Start of Data to use
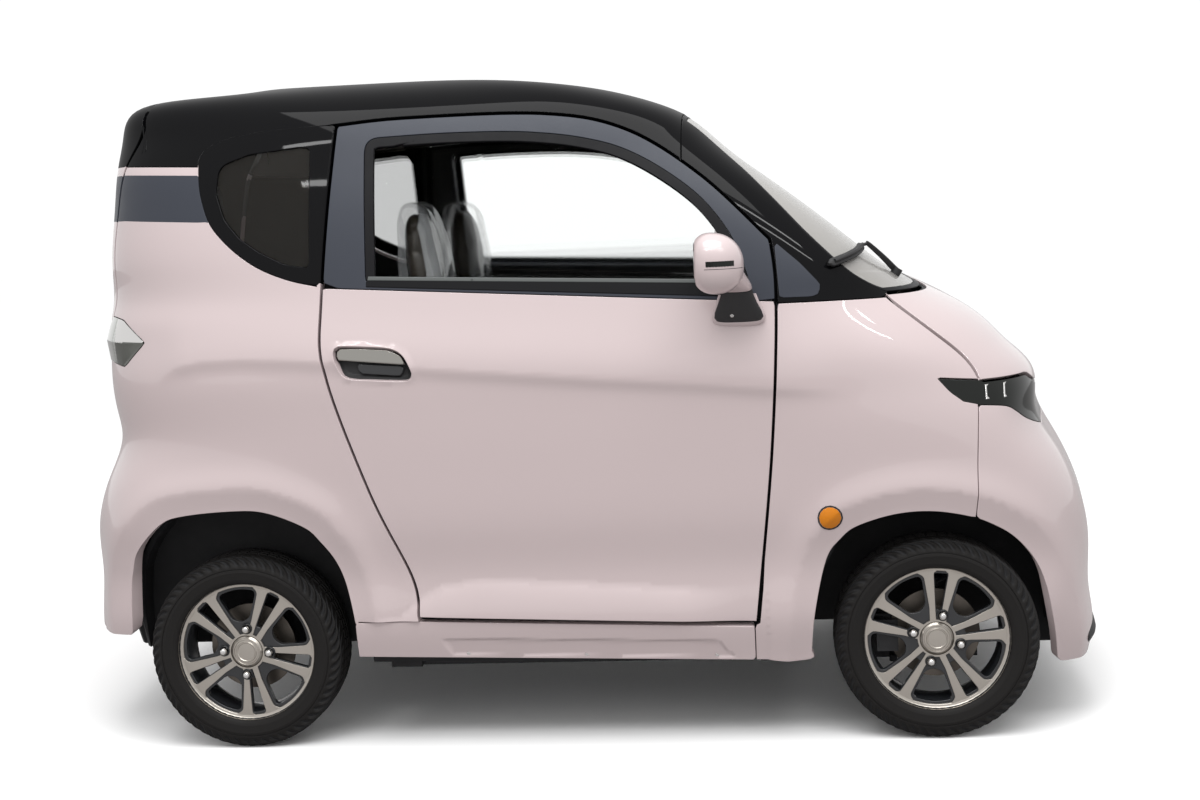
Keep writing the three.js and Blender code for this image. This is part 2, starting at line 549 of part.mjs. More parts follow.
// ---------------------------------------------------------------- wheels
const wheelHalf = tyreWidth / 2;
const tyreProfile = [
  [rimRadius, -62], [rimRadius + 14, -69], [214, -wheelHalf], [236, -70], [248, -58], [tyreRadius, -40],
  [tyreRadius, 40], [248, 58], [236, 70], [214, wheelHalf], [rimRadius + 14, 69], [rimRadius, 62]];
const rimProfile = [
  [168, -60], [rimRadius - seatGap, -60], [rimRadius - seatGap, 60], [172, 62], [160, 40], [160, -40]];
const closed = (profile) => [...profile, profile[0]];
const tyre = turned(closed(tyreProfile), 28);
const hubBore = 14 + pinGap;
const spokes = [];
for (let i = 0; i < 5; i++)
  for (const lean of [-0.16, 0.16]) {
    const angle = (2 * Math.PI * i) / 5 + lean;
    const at = (radius, turn) => [radius * Math.sin(angle + turn), radius * Math.cos(angle + turn)];
    const outline = [at(40, -0.25), at(168, -0.05), at(168, 0.05), at(40, 0.25)];
    spokes.push(sidePrism(outline, 34, 52));
  }
const rim = joined(
  turned(closed(rimProfile), 28),
  ...spokes,
  turned([[0, 20], [58, 20], [62, 44], [40, 56], [0, 60]], 18),
  turned([[0, -8], [46, -8], [46, 30], [0, 30]], 18),
  turned([[0, -18], [112, -18], [112, -8], [0, -8]], 24),
).subtract(turned([[0, -60], [hubBore, -60], [hubBore, 12], [0, 12]], 16));
const wheels = [
  ["front_left", frontAxleX, 1], ["front_right", frontAxleX, -1],
  ["rear_left", rearAxleX, 1], ["rear_right", rearAxleX, -1]];
for (const [name, x, side] of wheels) {
  const where = new THREE.Matrix4().makeRotationZ(side > 0 ? 0 : Math.PI)
    .setPosition(x, (side * track) / 2, tyreRadius);
  add(`tyre_${name}`, placed(tyre, where), rubber);
  add(`rim_${name}`, placed(rim, where), alloy);
}

// ---------------------------------------------------------------- knuckles, axles, drive
const kingpinY = track / 2 - 40;
const spindleRadius = 14;
for (const [name, side] of sides) {
  const y = side * kingpinY;
  const wheelY = (side * track) / 2;
  add(`knuckle_${name}`, joined(
    bar([frontAxleX, y, armZ.low + 12], [frontAxleX, y, armZ.high - 12], 13),
    bar([frontAxleX, y, tyreRadius], [frontAxleX, wheelY + side * 8, tyreRadius], spindleRadius, 20),
    block(frontAxleX - 130, frontAxleX, ...spread(side, kingpinY - 8, kingpinY + 8), tyreRadius - 16, tyreRadius + 16),
    block(frontAxleX - 145, frontAxleX - 88, ...spread(side, kingpinY - 8, kingpinY + 12),
      tyreRadius - 45, tyreRadius + 45),
    block(frontAxleX - 145, frontAxleX - 122, ...spread(side, kingpinY - 8, kingpinY + 56),
      tyreRadius - 40, tyreRadius + 40),
    block(frontAxleX - 145, frontAxleX - 92, ...spread(side, kingpinY + 42, kingpinY + 56),
      tyreRadius - 40, tyreRadius + 40),
    bar([frontAxleX, y, 192], [frontAxleX - 100, y - side * 20, 192], 9),
  ), castSteel);
}
const armFoot = frontWell.inner - 20;
const suspension = [];
for (const [, side] of sides) {
  for (const z of [armZ.low, armZ.high]) {
    const joint = [frontAxleX, side * kingpinY, z];
    suspension.push(bar([frontAxleX - 90, side * armFoot, z], joint, 10), bar([frontAxleX + 90, side * armFoot, z], joint, 10));
    suspension.push(bar([frontAxleX, side * kingpinY, z - 11.5], [frontAxleX, side * kingpinY, z + 11.5], 12));
  }
  suspension.push(block(frontAxleX - 190, frontAxleX + 130, ...spread(side, armFoot - 40, armFoot - seatGap), 130, 400));
}
const rackX = frontAxleX - 100;
suspension.push(block(frontAxleX - 190, frontAxleX - 150, 20 - armFoot, armFoot - 20, 130, 170));
suspension.push(block(frontAxleX + 90, frontAxleX + 130, 20 - armFoot, armFoot - 20, 130, 170));
add("front_suspension",
  joined(...suspension).subtract(bar([rackX, -500, 176], [rackX, 500, 176], 11 + pinGap)), castSteel);

add("steering_rack", joined(
  bar([rackX, 125 - kingpinY, 176], [rackX, kingpinY - 125, 176], 11),
  ...sides.map(([, side]) => bar([rackX, side * (kingpinY - 135), 176], [rackX, side * (kingpinY - 20), 174], 7)),
  ...sides.map(([, side]) =>
    bar([rackX, side * (kingpinY - 20), 166], [rackX, side * (kingpinY - 20), 182.4], 10)),
), castSteel);

add("rear_axle", joined(
  bar([rearAxleX, -track / 2 - 8, tyreRadius], [rearAxleX, track / 2 + 8, tyreRadius], spindleRadius, 20),
  bar([rearAxleX, 55 - track / 2, tyreRadius], [rearAxleX, track / 2 - 55, tyreRadius], 34, 20),
  turned([[0, -60], [95, -60], [95, 60], [0, 60]], 24).translate([rearAxleX, 60, tyreRadius]),
  block(rearAxleX + 60, rearAxleX + 240, -40, 160, 190, 320),
  ...sides.map(([, side]) =>
    block(rearAxleX + 10, -556 - seatGap, ...spread(side, rearWell.inner - 85, rearWell.inner - 45), 222, 282)),
), castSteel);
add("battery", block(-500, 520, -400, 400, 132, floorZ[0] - seatGap), castSteel);

// ---------------------------------------------------------------- the part
const box = new THREE.Box3();
const group = new THREE.Group();
for (const { name, body, look } of pieces) {
  const mesh = new THREE.Mesh(geometryOf(body), new THREE.MeshStandardMaterial(look));
  mesh.name = name;
  mesh.geometry.computeBoundingBox();
  box.union(mesh.geometry.boundingBox);
  group.add(mesh);
}
const middleX = (box.min.x + box.max.x) / 2;
for (const mesh of group.children) mesh.geometry.translate(-middleX, 0, 0);
export default group;
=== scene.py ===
import math
import bmesh
import bpy
import numpy as np
from mathutils import Matrix, Vector
from mathutils.geometry import delaunay_2d_cdt


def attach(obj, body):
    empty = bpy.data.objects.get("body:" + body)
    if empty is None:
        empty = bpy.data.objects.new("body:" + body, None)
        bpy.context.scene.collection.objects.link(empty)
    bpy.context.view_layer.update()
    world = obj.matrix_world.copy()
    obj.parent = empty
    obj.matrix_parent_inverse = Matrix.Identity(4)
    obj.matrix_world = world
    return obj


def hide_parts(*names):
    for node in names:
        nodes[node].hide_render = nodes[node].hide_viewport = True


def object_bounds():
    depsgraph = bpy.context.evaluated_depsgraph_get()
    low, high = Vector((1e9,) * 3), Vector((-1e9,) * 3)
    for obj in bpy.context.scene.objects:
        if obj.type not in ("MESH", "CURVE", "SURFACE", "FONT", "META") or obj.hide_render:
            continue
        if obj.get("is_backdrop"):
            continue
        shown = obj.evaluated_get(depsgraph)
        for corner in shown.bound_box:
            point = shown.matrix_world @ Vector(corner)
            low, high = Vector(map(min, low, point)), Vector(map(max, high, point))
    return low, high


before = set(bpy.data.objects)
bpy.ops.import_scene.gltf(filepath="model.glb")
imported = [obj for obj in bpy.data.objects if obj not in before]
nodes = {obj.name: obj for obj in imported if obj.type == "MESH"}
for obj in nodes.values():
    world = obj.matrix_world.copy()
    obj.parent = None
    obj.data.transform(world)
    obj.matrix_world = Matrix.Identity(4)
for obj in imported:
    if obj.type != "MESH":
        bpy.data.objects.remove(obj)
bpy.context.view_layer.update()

# Sizes are in millimetres from the middle of the wheelbase, as the body's drawings are; placed()
# turns them into metres in the car's frame.
middle = 20.0
wheelbase = 1752.0
track = 1250.0
tyreRadius = 252.0
axleX = {"front": wheelbase / 2, "rear": -wheelbase / 2}
sideSign = {"left": 1, "right": -1}
insidePoint = np.array([-150.0, 0, 900.0])


def placed(points):
    """Millimetres from the drawings' origin to metres in the car's frame."""
    out = np.array(points, float) * 0.001
    out[..., 0] += middle * 0.001
    return out


# Materials.
def material(name, colour, roughness=0.5, metallic=0.0, coat=0.0, transmission=0.0, alpha=1.0,
             ior=1.45, bump=None, noise=None, specular=0.5):
    """A node material. bump = (scale, distance), noise = (scale, amount) varies the roughness."""
    made = bpy.data.materials.new(name)
    made.use_nodes = True
    tree = made.node_tree
    shader = tree.nodes["Principled BSDF"]
    for key, value in {"Base Color": (*colour, 1), "Roughness": roughness, "Metallic": metallic, "IOR": ior,
                       "Coat Weight": coat, "Coat Roughness": 0.03, "Transmission Weight": transmission,
                       "Alpha": alpha, "Specular IOR Level": specular}.items():
        shader.inputs[key].default_value = value
    where = tree.nodes.new("ShaderNodeTexCoord").outputs["Object"]

    def grain(scale, detail):
        node = tree.nodes.new("ShaderNodeTexNoise")
        node.inputs["Scale"].default_value = scale
        node.inputs["Detail"].default_value = detail
        tree.links.new(where, node.inputs["Vector"])
        return node.outputs["Fac"]

    if noise:
        spread = tree.nodes.new("ShaderNodeMapRange")
        spread.inputs["To Min"].default_value = max(0.0, roughness - noise[1])
        spread.inputs["To Max"].default_value = min(1.0, roughness + noise[1])
        tree.links.new(grain(noise[0], 4), spread.inputs["Value"])
        tree.links.new(spread.outputs["Result"], shader.inputs["Roughness"])
    if bump:
        raised = tree.nodes.new("ShaderNodeBump")
        raised.inputs["Distance"].default_value = bump[1]
        raised.inputs["Strength"].default_value = 1.0
        tree.links.new(grain(bump[0], 3), raised.inputs["Height"])
        tree.links.new(raised.outputs["Normal"], shader.inputs["Normal"])
    return made


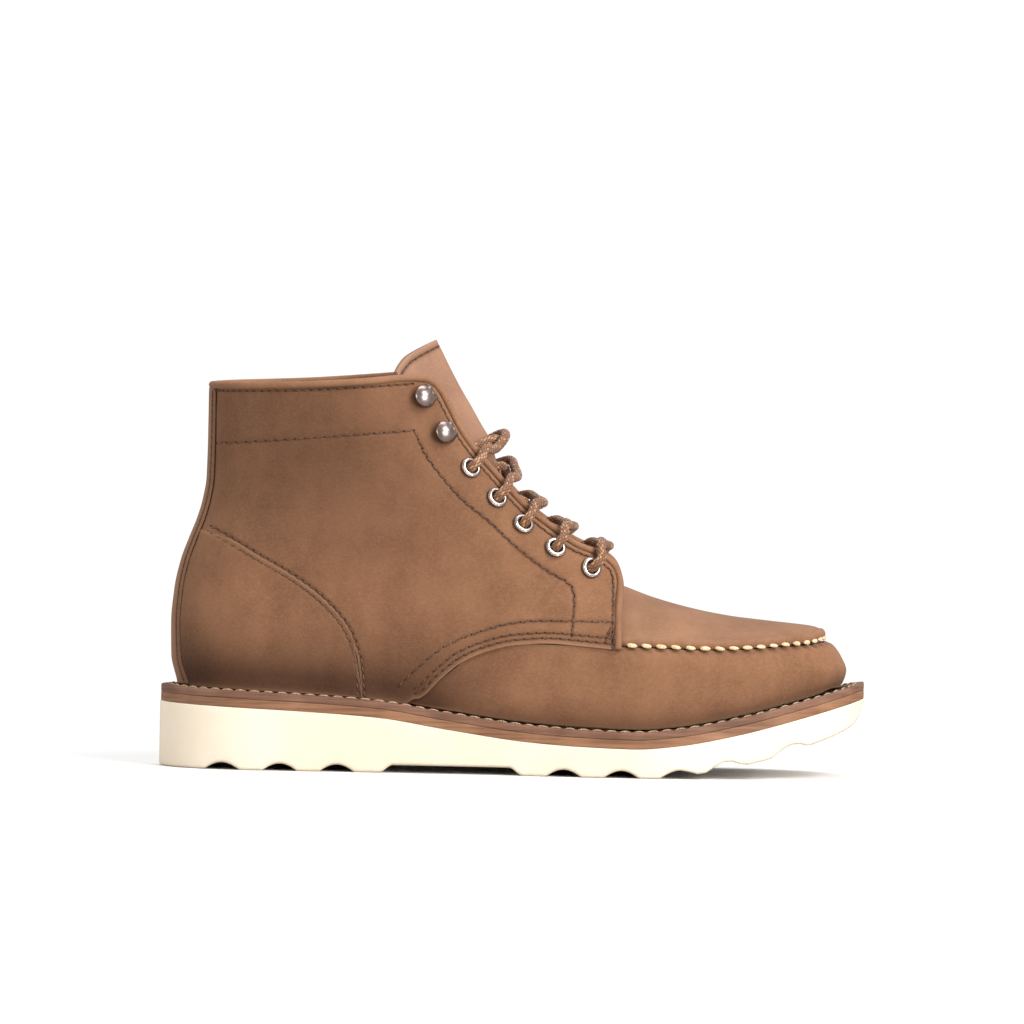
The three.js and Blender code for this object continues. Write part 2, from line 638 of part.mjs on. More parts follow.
for (const [name, side] of SIDES) {
  const holes = EYELETS.map((at) => seat(at, side));
  const pins = HOOKS.map((at) => seat(at, side));
  const cut = drill(holes, EYELET_HOLE).add(drill(pins, RIVET_RADIUS + EYELET_CLEARANCE));

  const quarterColumns = (u, v) => quarterArea(denserEnds(u), v);
  const quarter = sidePiece(side, 14, 18, quarterColumns, 0, -QUARTER_LEATHER);
  add("quarter_" + name, quarter.subtract(cut), LEATHER);
  const stay = sidePiece(side, 4, 16, stayArea, -STAY_DEPTH, -FACING_DEPTH);
  add("facing_stay_" + name, stay.subtract(cut), LEATHER);

  const cover = (u, v) => {
    const walk = mix(CENTRE_BACK, walkTo(-66.4, 34), 1 - Math.max(1 - u, 0) ** 1.25);
    const low = feather(fromBack(walk, 34)[0]);
    return [walk, mix(low, seamHeight(walk + 2 * SEAM_GAP) - 2 * SEAM_GAP, v)];
  };
  const coverPiece = sidePiece(side, 16, 6, cover, 0, -QUARTER_LEATHER);
  add("counter_cover_" + name, coverPiece, LEATHER);

  const offset = liningOffset(liningArea);
  const lining = sidePiece(side, 12, 11, liningArea, offset, (u, v) => offset(u, v) - LINING_LEATHER);
  add("lining_" + name, lining, LINING);
}

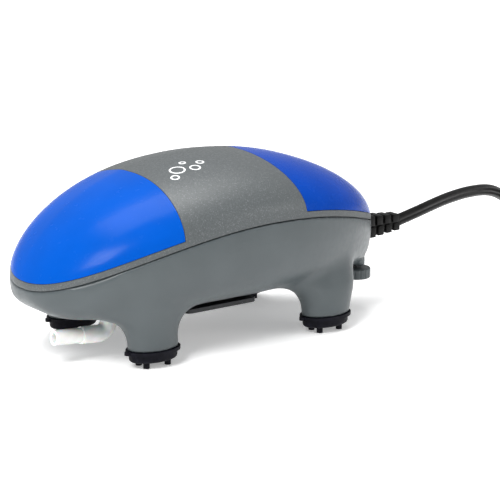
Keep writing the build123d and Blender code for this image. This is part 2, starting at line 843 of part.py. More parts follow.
def make_knob():
    low = knob_top_z - knob_height
    knob = upright(knob_radius, knob_x, knob_y, low, knob_top_z)
    knob = fillet(knob.edges().filter_by(GeomType.CIRCLE), 0.6)
    for i in range(16):
        a = 2 * math.pi * i / 16
        x = knob_x + (knob_radius + 0.35) * math.cos(a)
        y = knob_y + (knob_radius + 0.35) * math.sin(a)
        knob -= upright(0.6, x, y, low - 1, knob_top_z + 1)
    knob -= Pos(knob_x, knob_y - knob_radius + 2.4, low) * Box(0.8, 3.2, 0.8)
    return knob - upright(spindle_radius, knob_x, knob_y, low + 1.2, knob_top_z + 1)


def make_spindle():
    low = knob_top_z - knob_height + 1.2
    return upright(spindle_radius, knob_x, knob_y, low, pot_z + pot_height - 1)


def make_pot():
    pot = upright(pot_radius, knob_x, knob_y, pot_z, pot_z + pot_height)
    return pot - upright(spindle_radius + running_clearance, knob_x, knob_y, pot_z - 1, pot_z + pot_height - 0.9)


board_x = (57.0, 76.5)
board_y = (-14.5, -5.2)


def make_board():
    top = pot_z + pot_height
    return block(board_x[0], board_x[1], board_y[0], board_y[1], top, top + 1.6)


def make_board_parts():
    top = pot_z + pot_height + 1.6
    capacitor = block(61.0, 68.0, -14.0, -9.0, top, top + 6)
    triac = block(70.5, 74.0, -12.5, -8.5, top, top + 5)
    return Compound(children=[capacitor, triac])


def board_posts():
    return upright(2.2, board_x[0] + 3, -10.6, floor_z - 1, pot_z + pot_height)


# ---- Mains lead -------------------------------------------------------------------------------

lead_clamp_z = cord_z + cord_core_thickness / 2 + 0.1
lead_post_x = 67.0


def lead_screw_place():
    return (lead_post_x, 6.8)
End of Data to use
*Objective*. Quote only the lines from the one containing "Keep writing the build123d" through the final line of the records, with both ends included.

*Task answer*.
Keep writing the build123d and Blender code for this image. This is part 2, starting at line 843 of part.py. More parts follow.
def make_knob():
    low = knob_top_z - knob_height
    knob = upright(knob_radius, knob_x, knob_y, low, knob_top_z)
    knob = fillet(knob.edges().filter_by(GeomType.CIRCLE), 0.6)
    for i in range(16):
        a = 2 * math.pi * i / 16
        x = knob_x + (knob_radius + 0.35) * math.cos(a)
        y = knob_y + (knob_radius + 0.35) * math.sin(a)
        knob -= upright(0.6, x, y, low - 1, knob_top_z + 1)
    knob -= Pos(knob_x, knob_y - knob_radius + 2.4, low) * Box(0.8, 3.2, 0.8)
    return knob - upright(spindle_radius, knob_x, knob_y, low + 1.2, knob_top_z + 1)


def make_spindle():
    low = knob_top_z - knob_height + 1.2
    return upright(spindle_radius, knob_x, knob_y, low, pot_z + pot_height - 1)


def make_pot():
    pot = upright(pot_radius, knob_x, knob_y, pot_z, pot_z + pot_height)
    return pot - upright(spindle_radius + running_clearance, knob_x, knob_y, pot_z - 1, pot_z + pot_height - 0.9)


board_x = (57.0, 76.5)
board_y = (-14.5, -5.2)


def make_board():
    top = pot_z + pot_height
    return block(board_x[0], board_x[1], board_y[0], board_y[1], top, top + 1.6)


def make_board_parts():
    top = pot_z + pot_height + 1.6
    capacitor = block(61.0, 68.0, -14.0, -9.0, top, top + 6)
    triac = block(70.5, 74.0, -12.5, -8.5, top, top + 5)
    return Compound(children=[capacitor, triac])


def board_posts():
    return upright(2.2, board_x[0] + 3, -10.6, floor_z - 1, pot_z + pot_height)


# ---- Mains lead -------------------------------------------------------------------------------

lead_clamp_z = cord_z + cord_core_thickness / 2 + 0.1
lead_post_x = 67.0


def lead_screw_place():
    return (lead_post_x, 6.8)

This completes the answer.